The underlying goal is to serve the University’s sustainability vision, the Clifton Community Partnership initiative and the 2005 Campus Master Plan by reducing the number of single occupancy vehicles entering and leaving campus every day.

Beginning next year, the former subsidy funding will be put toward Emory’s alterative transportation programs and all individual payments made for parking permits will be used solely for parking-related costs.

“I realize that these changes in the parking policy will have an impact on commuters,” said Mike Mandl, executive vice president of finance and administration, “but this change allows us to spend university dollars to support Emory’s vision. We are hopeful that faculty, staff and students will understand and value that ultimately the Clifton Community Partnership initiative will significantly improve the life of University citizens and that our long-term sustainability goals are worthy. Emory simply cannot continue to fund reliance on single occupancy vehicles.”

Emory leadership is aware that these new rates will disproportionately affect those of modest income.
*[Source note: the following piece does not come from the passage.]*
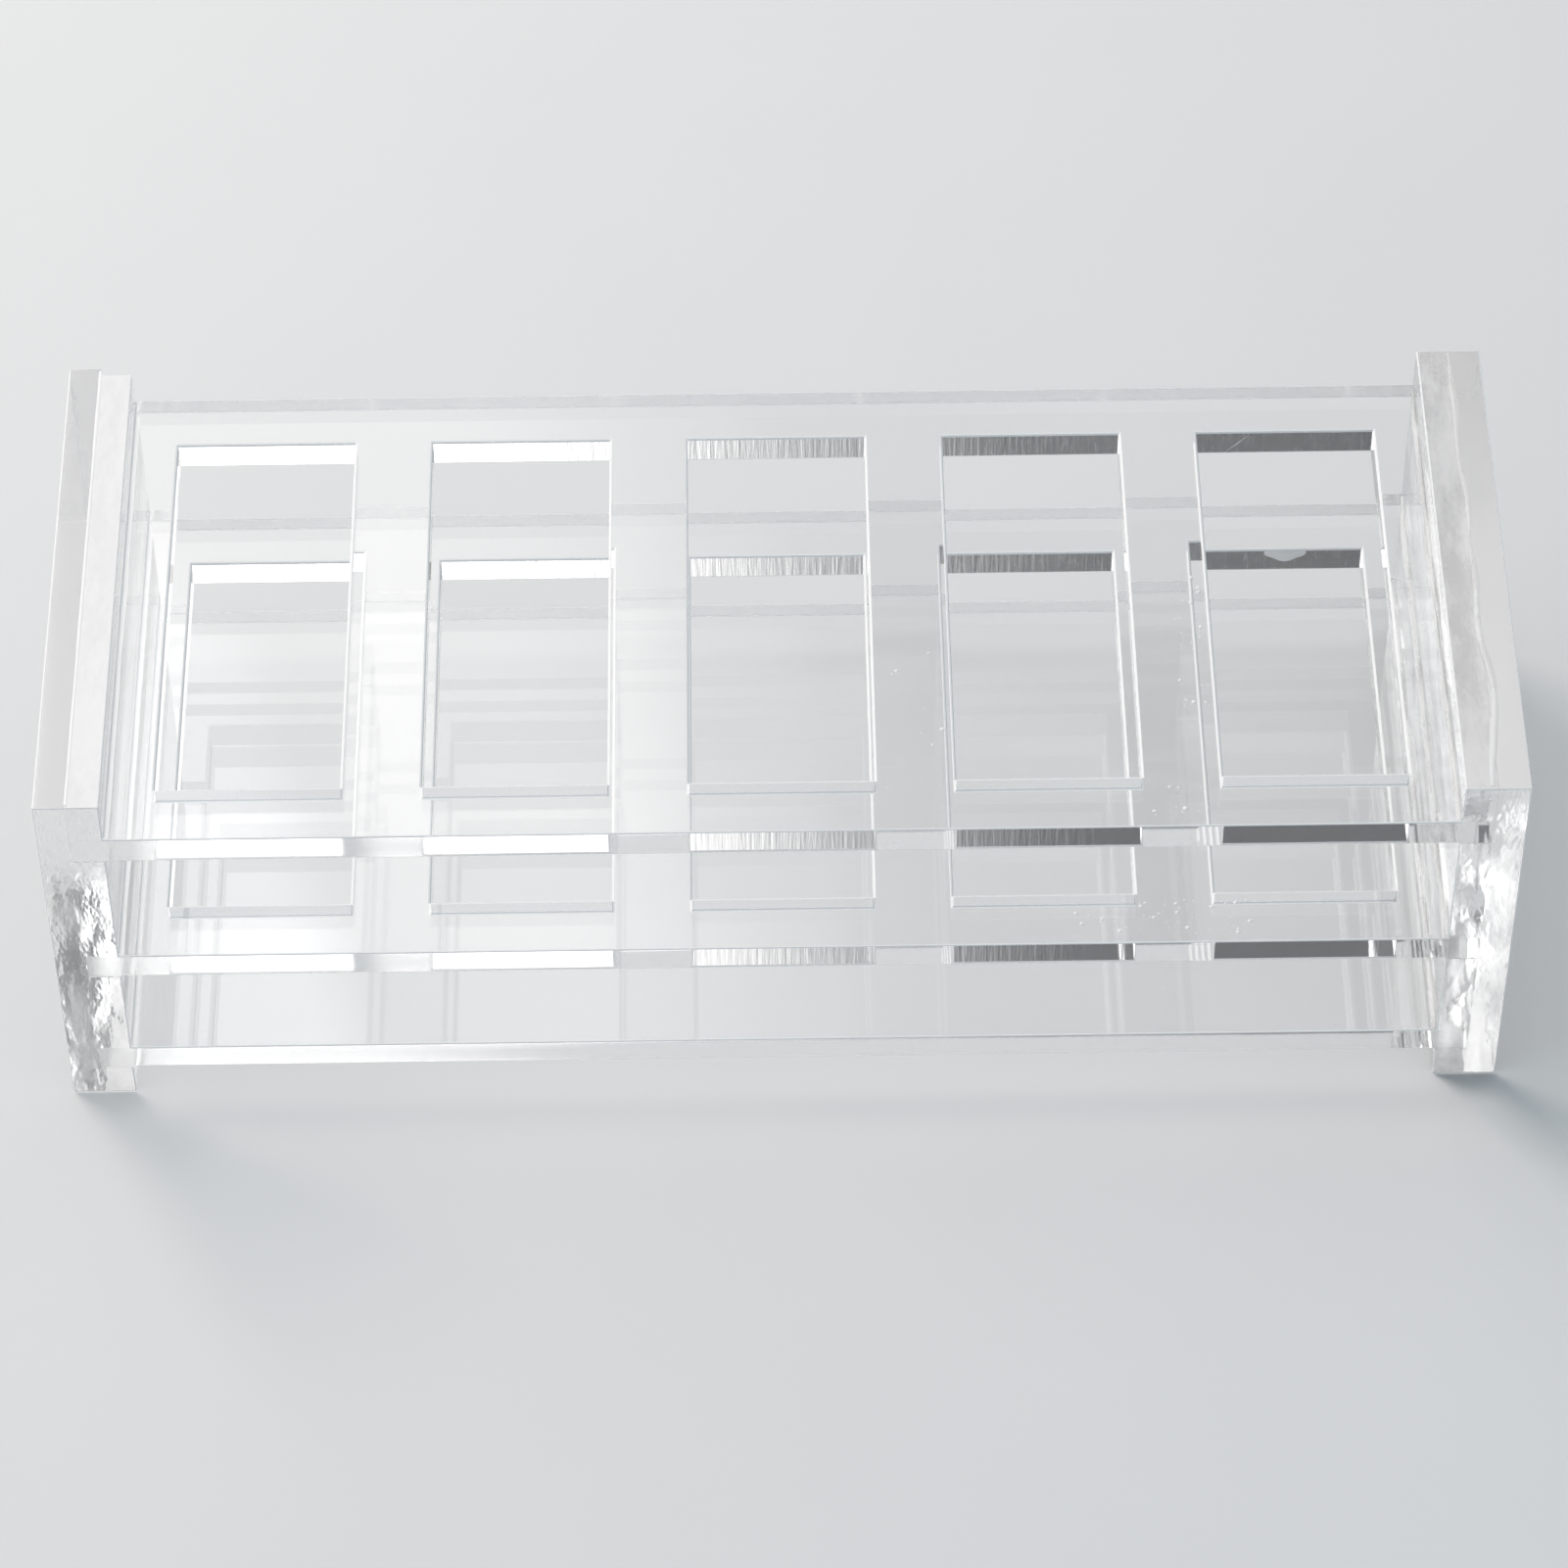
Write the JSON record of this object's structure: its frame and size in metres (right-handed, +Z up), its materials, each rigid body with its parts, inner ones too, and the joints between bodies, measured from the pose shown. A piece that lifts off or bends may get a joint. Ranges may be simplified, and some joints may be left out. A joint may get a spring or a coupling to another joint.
{
  "type": "chip rack",
  "caption": "Clear acrylic rack with two slotted shelves over a plain base shelf, held between double-layer end panels, for flat slide-format chips.",
  "frame": {"origin": "on the bench under the centre of the rack, at the height of the feet", "axes": "+X along the rack, front edges face -Y, +Z up"},
  "size_m": [0.224, 0.092, 0.0685],
  "materials": {
    "shelf_acrylic": "clear cast acrylic with polished faces and machined slot walls",
    "end_acrylic": "clear cast acrylic with polished faces and saw-cut edges",
    "strip_acrylic": "clear cast acrylic with faintly frosted cut edges"
  },
  "bodies": {
    "root": {"left_end_panel": "end_acrylic", "right_end_panel": "end_acrylic", "base_shelf": "shelf_acrylic", "middle_shelf": "shelf_acrylic", "top_shelf": "shelf_acrylic", "left_foot_strip": "strip_acrylic", "right_foot_strip": "strip_acrylic", "left_lower_spacer": "strip_acrylic", "right_lower_spacer": "strip_acrylic", "left_upper_spacer": "strip_acrylic", "right_upper_spacer": "strip_acrylic", "left_rim_strip": "strip_acrylic", "right_rim_strip": "strip_acrylic"}
  },
  "joints": []
}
In order to ease this financial burden, University employees who purchase parking passes and earn under $30,000 per year will receive extra payments of $300 for the first year, $200 the second year, $100 the third year and no payment thereafter.

University employees who purchase parking passes and earn between $30,001 and $40,000 per year will receive payments of $200 for the first year of the new parking rates, $100 the second year and no payment thereafter.
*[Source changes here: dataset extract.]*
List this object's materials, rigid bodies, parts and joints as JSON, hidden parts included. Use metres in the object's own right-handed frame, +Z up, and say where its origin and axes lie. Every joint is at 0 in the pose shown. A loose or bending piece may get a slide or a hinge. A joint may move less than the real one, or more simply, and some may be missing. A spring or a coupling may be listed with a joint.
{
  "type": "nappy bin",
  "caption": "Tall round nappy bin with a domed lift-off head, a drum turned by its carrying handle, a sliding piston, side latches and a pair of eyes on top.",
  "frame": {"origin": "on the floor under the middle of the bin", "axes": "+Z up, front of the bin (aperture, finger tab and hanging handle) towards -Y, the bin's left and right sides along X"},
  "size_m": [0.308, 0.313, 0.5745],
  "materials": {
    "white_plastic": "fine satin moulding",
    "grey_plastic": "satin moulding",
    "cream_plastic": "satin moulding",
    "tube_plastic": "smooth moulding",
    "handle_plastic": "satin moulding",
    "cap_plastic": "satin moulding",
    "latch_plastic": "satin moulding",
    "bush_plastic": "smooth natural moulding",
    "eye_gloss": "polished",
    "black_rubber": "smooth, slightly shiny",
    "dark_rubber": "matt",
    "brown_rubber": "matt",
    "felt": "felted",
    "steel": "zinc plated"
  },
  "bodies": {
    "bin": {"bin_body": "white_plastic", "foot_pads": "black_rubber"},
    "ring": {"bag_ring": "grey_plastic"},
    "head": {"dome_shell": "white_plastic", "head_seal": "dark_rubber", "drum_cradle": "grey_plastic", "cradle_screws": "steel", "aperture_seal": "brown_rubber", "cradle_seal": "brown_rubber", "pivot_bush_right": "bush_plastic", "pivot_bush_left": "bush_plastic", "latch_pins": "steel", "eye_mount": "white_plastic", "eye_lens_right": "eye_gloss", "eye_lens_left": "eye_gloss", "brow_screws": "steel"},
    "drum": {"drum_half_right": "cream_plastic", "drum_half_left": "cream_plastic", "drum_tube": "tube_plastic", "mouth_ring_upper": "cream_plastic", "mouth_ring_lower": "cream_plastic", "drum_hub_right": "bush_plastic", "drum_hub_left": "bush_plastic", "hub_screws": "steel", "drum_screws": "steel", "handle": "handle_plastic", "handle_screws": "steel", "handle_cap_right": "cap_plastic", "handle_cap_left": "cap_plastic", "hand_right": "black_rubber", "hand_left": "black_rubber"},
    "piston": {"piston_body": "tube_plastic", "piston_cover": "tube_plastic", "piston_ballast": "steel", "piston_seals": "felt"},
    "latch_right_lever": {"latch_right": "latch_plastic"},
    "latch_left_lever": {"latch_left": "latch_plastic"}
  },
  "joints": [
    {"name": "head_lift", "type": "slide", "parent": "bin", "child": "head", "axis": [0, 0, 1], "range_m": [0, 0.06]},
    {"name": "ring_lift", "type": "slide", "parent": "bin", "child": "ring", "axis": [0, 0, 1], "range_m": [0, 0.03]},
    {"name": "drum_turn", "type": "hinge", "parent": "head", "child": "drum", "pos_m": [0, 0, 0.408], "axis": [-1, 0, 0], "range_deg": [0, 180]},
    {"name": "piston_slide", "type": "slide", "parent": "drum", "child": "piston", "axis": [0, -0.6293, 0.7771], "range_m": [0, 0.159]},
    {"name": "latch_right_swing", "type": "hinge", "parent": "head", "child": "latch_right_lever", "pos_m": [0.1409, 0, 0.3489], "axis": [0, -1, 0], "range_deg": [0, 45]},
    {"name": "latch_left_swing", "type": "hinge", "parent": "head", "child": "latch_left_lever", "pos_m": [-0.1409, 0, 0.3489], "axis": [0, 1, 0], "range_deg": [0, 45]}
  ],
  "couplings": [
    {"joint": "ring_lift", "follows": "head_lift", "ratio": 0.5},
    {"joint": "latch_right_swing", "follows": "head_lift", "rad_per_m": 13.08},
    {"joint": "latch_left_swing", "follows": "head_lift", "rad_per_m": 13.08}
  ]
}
How the new fee structure will apply to the special case of part-time employees who choose to park on campus is still under review and will be clarified in the near future.

The new plan will not apply to Emory Healthcare employees, who have a different pay and benefit system.

Alternatives available
So, what are the options for commuters?

Emory offers Eagle permits and Cliff permits for those commuters or students who don’t need to purchase an annual parking pass.

The Eagle permit is designed for those who only need to park on campus occasionally, such as part-time employees and students. This permit costs $75 per year for 20 daily uses. Up to 120 daily uses can be purchased within a 12-month period.

The Cliff permit is designed for commuters who register and participate in Emory’s transportation programs, such as vanpool and carpool, which transport more than 1,000 Emory commuters. The free permit entitles registered commute option participants to 24 daily uses. Up to 40 additional daily uses may be purchased within a 12-month period at a cost of $75 for 20 permits. The Cliff permit can be used in conjunction with Emory’s program to provide free MARTA passes for commuters.

The free Park-n-Ride commuter shuttle service from North DeKalb Mall serves those east Atlanta commuters who travel to campus via Lawrenceville Highway and the Stone Mountain Freeway. These shuttles run to campus weekdays 5:30 a.m.–7p.m.

The North DeKalb Park-n-Ride, barely open three months, continues to be discovered by commuters. Emory’s second Park-n-Ride service is expected to open at Northlake Mall soon.

Another option is the new rent-by-the-hour Flexcar service that provides ‘loaner’ cars for those on campus who need a car to run an errand. Flexcar pays for the insurance, gas, cleaning and maintenance. Emory pays for the initiation fee and first year’s membership dues for faculty and staff and a limited number of free hours to those who use alternative transportation.